When the US launched military strikes in Afghanistan, Mr. bin Laden upped the ante with a chilling statement dividing the world into two camps, the faithful and the infidels, aiming to provoke passions and to raise the specter of religious war - and perhaps the clash of civilizations spoken of in the West.
Many Muslims have reacted with anger to the US military campaign, but are fears of a widening jihad well founded? War tends to rouse emotions on all sides, but the perceptions of the majorities in many societies are
likely to be swayed by whether the actions of the players during the lengthy fight against terrorism are considered just.
When it comes to traditions of war and the efforts to harness it throughout history, those in the West and in the Muslim world are not as far apart as many may assume. The voices of Islam are numerous, as are those of Christianity and Judaism, but the moral tradition of jihad shares many similarities with the concept of "just war" in the West.
Of course, there is no guarantee that the acts of men and nations in war will conform to their principles. Yet civilizations have chosen to set those standards, based on their sense of the moral meaning of life, to serve as guides for testing potential courses of action, and for judging acts of war that have been taken.
To exert moral limits on the use of force, both Western and Islamic traditions say that war must be undertaken by a right authority (the head of a political community, not a private person), for a just cause, and under rules of right conduct.
The significant difference is that, while "just war" theory originated in Christian thinking, it is now mainly a secular tradition instituted in international laws and codes, including the Geneva conventions, and jihad is inherently religious. Islamic normative thinking does not separate the religious from the political and is derived from the Koran.

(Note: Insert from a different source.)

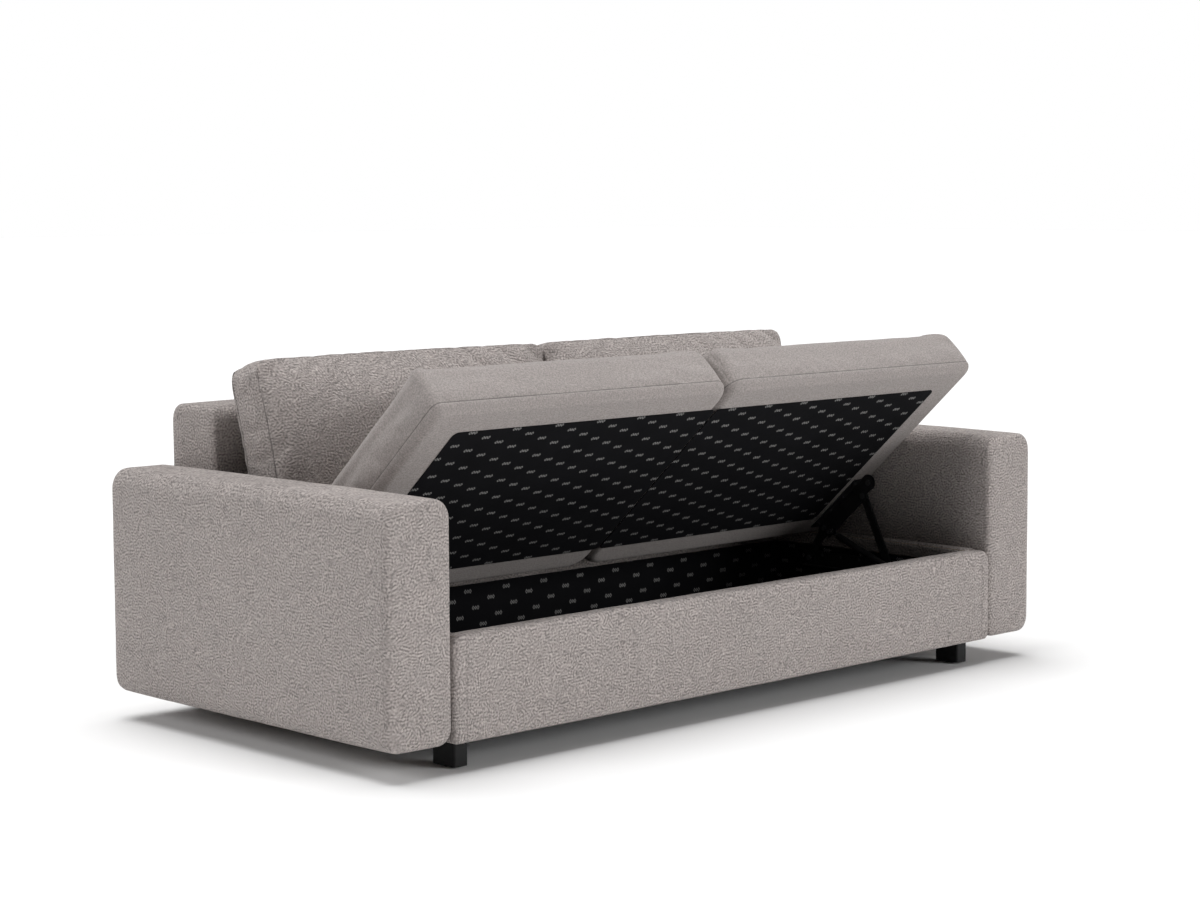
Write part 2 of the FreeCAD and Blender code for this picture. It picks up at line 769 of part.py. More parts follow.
def rail_screw_height():
    return (front_pivot_height + rear_pivot_height) / 2 + rail_height * 0.25


def rail_screw_spots():
    first = front_pivot[0] + rail_screw_margin
    span = rear_pivot[0] - rail_screw_margin - first
    return [first + span * i / (rail_screw_count - 1) for i in range(rail_screw_count)]


def rail_screws():
    screws = []
    for y in rail_screw_spots():
        z = rail_screw_height()
        shank = flats_x(rail_inner, rail_outer + screw_length, y, z, screw_radius, 6)
        head = flats_x(rail_inner - rail_screw_head, rail_inner, y, z, screw_head_radius, 6)
        screws.append(fuse([shank, head]))
    return screws


def base_pin(pivot):
    y, z = pivot
    shank = rod_x(link_inner - hole_clearance, rail_outer, y, z, pivot_radius)
    collar = flats_x(link_outer + hole_clearance, rail_inner, y, z, pivot_head_radius, 12)
    head = flats_x(link_inner - hole_clearance - pivot_head_thick, link_inner - hole_clearance, y, z,
                   pivot_head_radius, 6)
    return fuse([collar, shank, head])


def strut_pin():
    y, z = strut_stud
    eye_out = strut_x + strut_eye_half + hole_clearance
    eye_in = strut_x - strut_eye_half - hole_clearance
    shank = rod_x(eye_in, rail_outer, y, z, strut_stud_radius)
    collar = flats_x(eye_out, rail_inner, y, z, strut_head_radius, 12)
    head = flats_x(eye_in - pivot_head_thick, eye_in, y, z, strut_head_radius, 6)
    return fuse([collar, shank, head])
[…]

"This is a fundamental difficulty between the West and the world of conservative Islam," Johnson says. "We can't understand how they can have a society where religion and politics mix, and they can't understand why we don't. And we fault each other for these characteristics."
The Muslim world is in the throes of a reinterpretation of Islamic political theory, and according to Sohail Hashmi, assistant professor of international relations at Mount Holyoke College, this is likely to bring concepts of jihad even closer to Western precepts.
The moral principles related to "just war" were explored first by Augustine in the 4th century, reiterated in the Middle Ages by Thomas Aquinas, and expanded by jurists and others such as Hugo Grotius (1583-1645), the father of international law. Holy war had a place in this tradition - the Crusades being the most vivid example.